The issue of recasting is entirely different from the issue of redesigning. I for one would have preferred a recasting in 1979, but it wasn't going to happen. I also had my doubts about redesigning in 1979, but it turned out very well.
That's the real issue, not should there be a redesign, but what form should the redesign take? I think a
TMP-calibre job is more than acceptable. Indeed it is preferable. I think much of the design work on ENT was very good, if out of touch with the amount of time that series was supposed to be precede
TOS. So it can be done, but I have little confidence it will be done, because the tastes of today's audiences is so different from those of the 1960s.
This last fact is the strongest reason for a redesign.

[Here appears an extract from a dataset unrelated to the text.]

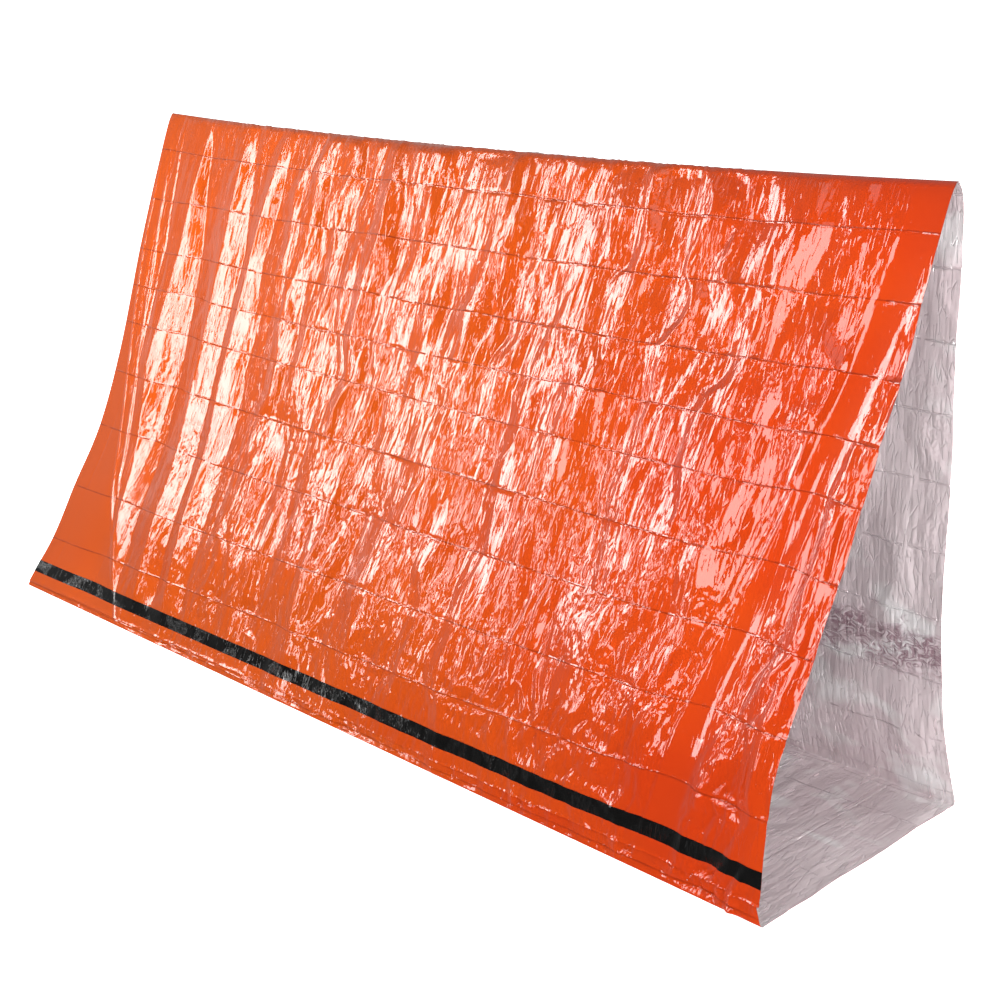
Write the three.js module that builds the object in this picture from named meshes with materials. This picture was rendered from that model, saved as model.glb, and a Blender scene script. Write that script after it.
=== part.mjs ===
// Emergency tube tent, pitched: one tube of metallised film, open at both ends, standing as a
// triangular tunnel. The film is an orange sheet with an aluminised lining laminated to it. It is
// wrapped once round, lapped on itself low on the front wall, and closed there by a black seam tape.
//
// Millimetres. +X runs along the ridge, -Y is the front wall with the tape, +Z is up. The origin is on the
// ground, at the centre of the footprint's bounding box.
import * as THREE from "three";

// Driving dimensions
const LENGTH = 2400;
const FILM = 0.8; // thickness that stands for the orange sheet
const LINING = 0.6; // thickness that stands for the aluminised layer
const CLEARANCE = 0.3; // between two layers, and between two nodes that meet at a fold
const FLOOR_EDGE_GAP = 1; // between the floor lining and the feet of the walls' linings
const RIDGE_SAG = 17; // of the ridge line, halfway between the two ends
const SAG_POWER = 2.3; // how flat the middle of the sagging ridge is
const FOOTPRINT_CENTRE = -257.2; // from the ridge line, along Y

const TAPE = 0.3;
const TAPE_WIDTH = 32;
const TAPE_HEIGHT = { far: 60, near: 91 }; // of the tape's middle, up the front wall from the ground fold
const TAPE_TO_LAP_EDGE = 46; // from the tape's middle down to the sheet's free edge
const TAPE_TO_UNDERLAP_EDGE = 26; // from the tape's middle up to the hidden edge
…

But it also places front and center the question of what
Star Trek really is. Is it a contemporary national myth shared by us all, or the property of one corporation? Is it an art form, or a commodity? We
know the answers to these questions, but there
is truth to the other point of view as well. Myths are reinterpreted for each generation, the
Mona Lisa isn't.
Hamlet can be set in a 21st century White House, or in Elsinore castle.

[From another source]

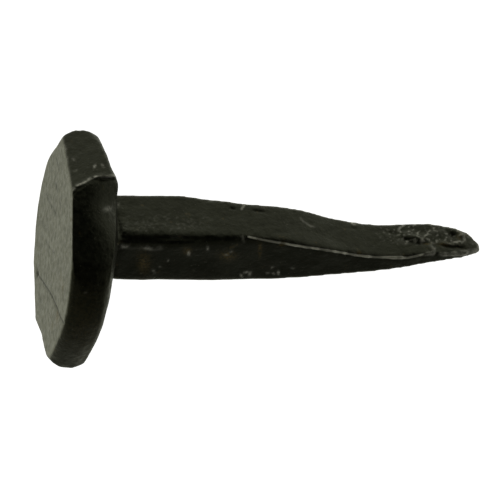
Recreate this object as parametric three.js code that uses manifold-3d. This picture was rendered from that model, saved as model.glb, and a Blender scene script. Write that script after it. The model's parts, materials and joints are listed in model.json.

I don't contest the wisdom or "right" of a filmmaker to toy with the look of
Star Trek. I am simply expressing my preference for once -- one damn time -- to see those designs given their due. The idiots that clamor on about how those designs look "cardboard" or "cheap" or "dated" don't have a clue. Just as I will acknowledge that
Romeo and Juliet can work beautifully in a re-envisioned setting, I'll assert again and again that it is just as legitimate to see it as it was first shown.

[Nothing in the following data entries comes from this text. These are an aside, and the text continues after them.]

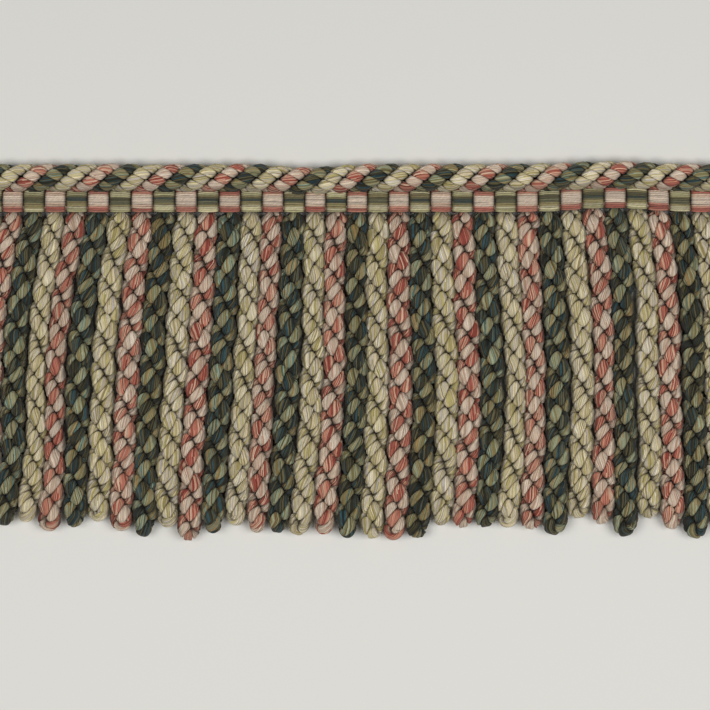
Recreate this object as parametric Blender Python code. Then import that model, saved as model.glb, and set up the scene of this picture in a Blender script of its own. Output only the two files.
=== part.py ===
"""Cut length of bullion fringe, lying flat on its back.

X runs along the trim, Y from the tips of the skirt up to the lip cord, and Z up
from the surface that the trim lies on. The origin is on the heading's flat back,
half way along the trim. Sizes are in metres, written as so many MM.
"""

import math

import bmesh
import bpy
import numpy as np

MM = 0.001
CLEARANCE = 0.3 * MM
WELD_DISTANCE = 0.001 * MM

# The repeat: one cell of the heading carries one bullion
CELL = 5.914 * MM
COLOURS = ("green", "cream", "rose")
REPEATS = 12
BULLIONS = REPEATS * len(COLOURS)
TRIM_LENGTH = BULLIONS * CELL
LEFT_END = -TRIM_LENGTH / 2

# The trim lies straight but for one soft bow towards the cord
BOW_X = 71.5 * MM
BOW_REACH = 11.5 * MM
BOW_RISE = 1.25 * MM

# Heading: a woven band with a channel along its lower edge
HEADING_HALF = 3.04 * MM
HEADING_FRONT = 5.6 * MM
HEADING_ROUNDING = 0.6 * MM
CELL_VALLEY = 0.6 * MM
CELL_SHOULDER = 0.17
CHANNEL_DEPTH = 2.4 * MM
# Points of its outline: shares of the lip's height, and of half the width across the front
CRADLE_SHARES = (0.25, 0.5, 1.0)
FRONT_SHARES = (0.45, -0.35, -1.0)

# Bullion: a cord doubled and twisted, four-sided here, two legs wide and one leg thick
BULLION_RADIUS = 2.85 * MM
BULLION_THICKNESS_ANGLE = math.radians(34)
BULLION_PITCH = 15.4 * MM
STEPS_PER_TURN = 6
BULLION_STAGGER = math.radians(64)
HEAD_GAP = 0.6 * MM
TIP_ROUNDING = (0.86, 0.5)

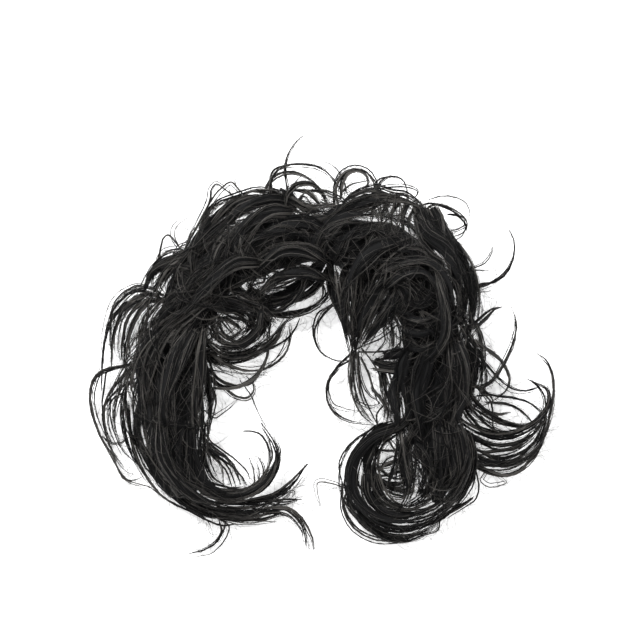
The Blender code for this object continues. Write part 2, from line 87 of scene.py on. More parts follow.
# Main locks of each bunch. Columns: name, width (mm), thickness (mm), heights at the root, middle
# and tip (mm), plan x and y of its points from root to tip.
LOCKS = {
    "left_end": (
        ("sweep_outer", 10, 8, (18, 9, 7), (158, 430, 170, 478, 198, 506, 238, 514, 275, 506, 295, 488,
         308, 466)),
        ("sweep_inner", 11, 9, (22, 15, 22), (182, 430, 192, 474, 214, 494, 245, 494, 270, 478, 277, 458,
         271, 438)),
        ("sweep_fork", 5, 4, (10, 7, 4), (185, 495, 215, 515, 255, 515, 285, 509, 302, 526, 310, 550)),
        ("fork_side", 3, 3, (7, 6, 3), (262, 512, 288, 514, 302, 530, 306, 552)),
        ("end_pair", 1.6, 1.6, (8, 5, 2), (212, 512, 225, 523, 219, 539, 203, 550, 186, 554)),
        ("arm_edge", 7, 7, (16, 8, 7), (140, 400, 137, 432, 148, 462, 168, 491, 196, 510)),
        ("arm_flow", 11, 8, (34, 35, 24), (150, 398, 152, 430, 166, 462, 190, 490, 214, 503)),
    ),
    "left_side": (
        ("far_loop", 2.4, 2, (20, 9, 5), (150, 362, 118, 367, 95, 378, 90, 400, 98, 432, 114, 462, 128, 482,
         158, 488)),
        ("near_loop", 5, 4, (22, 12, 8), (152, 358, 126, 374, 107, 400, 105, 424, 114, 452, 128, 470,
         148, 478)),
        ("side_flow", 12, 9, (36, 36, 33), (168, 322, 148, 345, 140, 372, 146, 402, 156, 428)),
        ("inner_edge", 7, 7, (28, 26, 22), (196, 350, 205, 375, 210, 402, 206, 432)),
        ("swag_wide", 8, 7, (26, 18, 24), (178, 334, 202, 350, 232, 355, 262, 348, 282, 330, 289, 310)),
        ("swag_low", 3, 3, (24, 10, 16), (192, 362, 212, 382, 236, 388, 258, 376, 268, 356, 268, 330)),
    ),
    "left_shoulder": (
        ("fan_far", 2.6, 2.2, (22, 15, 7), (168, 300, 150, 288, 128, 290, 112, 306, 104, 334, 104, 364)),
        ("fan_middle", 5, 4, (24, 20, 14), (172, 304, 148, 294, 124, 306, 111, 326, 110, 352)),
        ("fan_near", 6, 5, (26, 24, 26), (176, 306, 150, 300, 130, 316, 123, 340, 124, 366)),
        ("shoulder_roll", 12, 10, (32, 27, 15), (208, 292, 186, 268, 162, 266, 147, 282, 146, 306)),
        ("shoulder_lift", 13, 11, (32, 30, 22), (192, 282, 196, 248, 212, 218, 236, 204)),
        ("shoulder_flow", 12, 8, (38, 40, 34), (180, 318, 196, 282, 224, 262, 252, 272, 262, 296)),
    ),
    "crown_left": (
        ("crown_edge", 9, 8, (26, 30, 26), (222, 228, 240, 206, 262, 198, 284, 204, 300, 219)),
        ("tall_arc", 1.8, 1.8, (28, 36, 28), (280, 222, 270, 186, 278, 170, 296, 164, 322, 168, 336, 180,
         344, 198)),
        ("short_arc", 2.2, 2, (22, 29, 20), (262, 224, 268, 184, 284, 173, 304, 176, 320, 190, 328, 206)),
        ("crown_knot", 6, 6, (30, 36, 28), (284, 222, 286, 196, 298, 185, 314, 186, 328, 204)),
        ("tall_wisp", 1.3, 1.3, (26, 30, 26), (292, 216, 286, 184, 285, 166, 290, 150, 302, 138)),
        ("under_swag", 5, 5, (22, 14, 20), (248, 292, 264, 311, 294, 313, 320, 303, 330, 286)),
        ("under_roll", 9, 8, (20, 20, 26), (232, 284, 250, 302, 276, 302, 298, 288, 306, 268)),
        ("crown_flow", 12, 8, (36, 41, 34), (244, 280, 250, 248, 278, 232, 304, 240, 312, 262)),
    ),
    "crown_right": (
        ("round_loop", 3, 2.6, (24, 32, 24), (340, 214, 336, 190, 346, 173, 362, 170, 376, 184, 380, 214)),
        ("side_loop", 2.6, 2.2, (20, 24, 18), (370, 224, 380, 183, 394, 177, 406, 188, 408, 208)),
        ("crown_brow", 8, 7, (26, 31, 24), (344, 222, 364, 205, 390, 200, 414, 203, 428, 218)),
        ("pinch_left", 9, 7, (26, 20, 15), (352, 256, 342, 282, 346, 318, 355, 354)),
        ("pinch_right", 11, 8, (36, 30, 16), (392, 262, 380, 294, 364, 322, 355, 358)),
        ("bow_loop", 2, 2, (20, 8, 12), (346, 296, 326, 312, 314, 332, 320, 352, 338, 361, 356, 355)),
        ("knot_loop", 2.4, 2, (16, 6, 8), (355, 350, 336, 368, 327, 388, 330, 406, 346, 420, 376, 425)),
        ("drop_string", 4, 3, (16, 12, 14), (355, 350, 352, 376, 356, 400, 374, 424)),
        ("brow_flow", 12, 8, (38, 40, 34), (330, 262, 352, 236, 382, 232, 404, 248)),
    ),
    "right_shoulder": (
        ("temple_loop", 4, 3, (26, 30, 22), (416, 226, 432, 206, 452, 209, 466, 222, 460, 236, 444, 242)),
        ("shoulder_edge", 10, 10, (26, 24, 12), (420, 232, 444, 240, 460, 264, 469, 292, 467, 322)),
        ("long_arc", 2.2, 2, (22, 18, 14), (460, 290, 486, 285, 506, 272, 515, 250, 508, 228)),
        ("side_tuft", 4, 3.4, (22, 20, 16), (456, 322, 472, 326, 488, 315, 503, 306)),
        ("ringlet", 15, 11, (36, 36, 28), (396, 276, 412, 296, 417, 322, 410, 350)),
        ("ring_band", 9, 8, (26, 33, 24), (380, 358, 402, 354, 426, 358, 446, 340, 450, 310)),
        ("temple_flow", 12, 8, (38, 40, 36), (396, 252, 426, 254, 446, 280, 450, 318)),
    ),
    "right_side": (
        ("cross_arc", 2.2, 2, (20, 18, 14), (462, 386, 486, 386, 504, 364, 516, 336, 512, 306)),
        ("elbow_arc", 2.8, 2.4, (24, 10, 8), (458, 336, 480, 345, 500, 360, 510, 380, 504, 394, 486, 404)),
        ("curl_middle", 3.4, 3, (18, 14, 26), (456, 392, 478, 410, 506, 425, 534, 425, 550, 404, 546, 386,
         530, 381)),
        ("curl_band", 7, 5, (18, 22, 20), (444, 410, 484, 434, 516, 434, 540, 420, 548, 398)),
        ("side_edge", 9, 9, (28, 22, 14), (462, 340, 474, 362, 470, 396, 458, 424)),
        ("side_drop", 12, 8, (36, 37, 34), (416, 336, 404, 366, 404, 396, 410, 420)),
        ("side_drape", 11, 8, (36, 38, 33), (448, 330, 452, 366, 448, 400, 438, 432)),
    ),
    "right_end": (
        ("curl_outer", 4.6, 4, (14, 5, 9), (446, 446, 484, 467, 514, 466, 540, 446, 554, 412, 553, 378,
         538, 354)),
        ("curl_low", 7, 6, (18, 12, 14), (440, 440, 480, 460, 512, 460, 536, 442, 545, 414)),
        ("ring_outer", 10, 8, (26, 12, 14), (408, 420, 376, 432, 352, 456, 347, 488, 366, 520, 398, 533,
         434, 520, 456, 488)),
        ("ring_inner", 7, 6, (30, 20, 22), (414, 424, 384, 442, 372, 466, 378, 494, 402, 510, 430, 504,
         444, 478)),
        ("ring_low", 3, 3, (10, 5, 4), (350, 484, 344, 504, 356, 528, 384, 540, 420, 537)),
        ("bar_drop", 10, 7, (30, 24, 18), (420, 424, 406, 448, 403, 476, 408, 502)),
        ("end_flow", 12, 8, (34, 33, 22), (446, 418, 452, 446, 454, 474, 438, 504)),
        ("end_edge", 8, 7, (26, 14, 8), (462, 428, 470, 456, 464, 486, 440, 512)),
    ),
}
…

Shakespeare in Love would have been a great movie set in 1990s New York, but it was even more interesting done with an eye to the detail of late-Elizabethan England.
Give the work of the people that made this myth its due,
just once. Respect the fact the look, sound, and words all contributed to the effect. At least you will be going with something that is tried and true, that motivated
generations of people to dress up and build sets and models and make movies. You'll be going with a look that has been deemed worthy of preservation by the Smithsonian itself.
And you'll be making me happy. And that's really all I care about.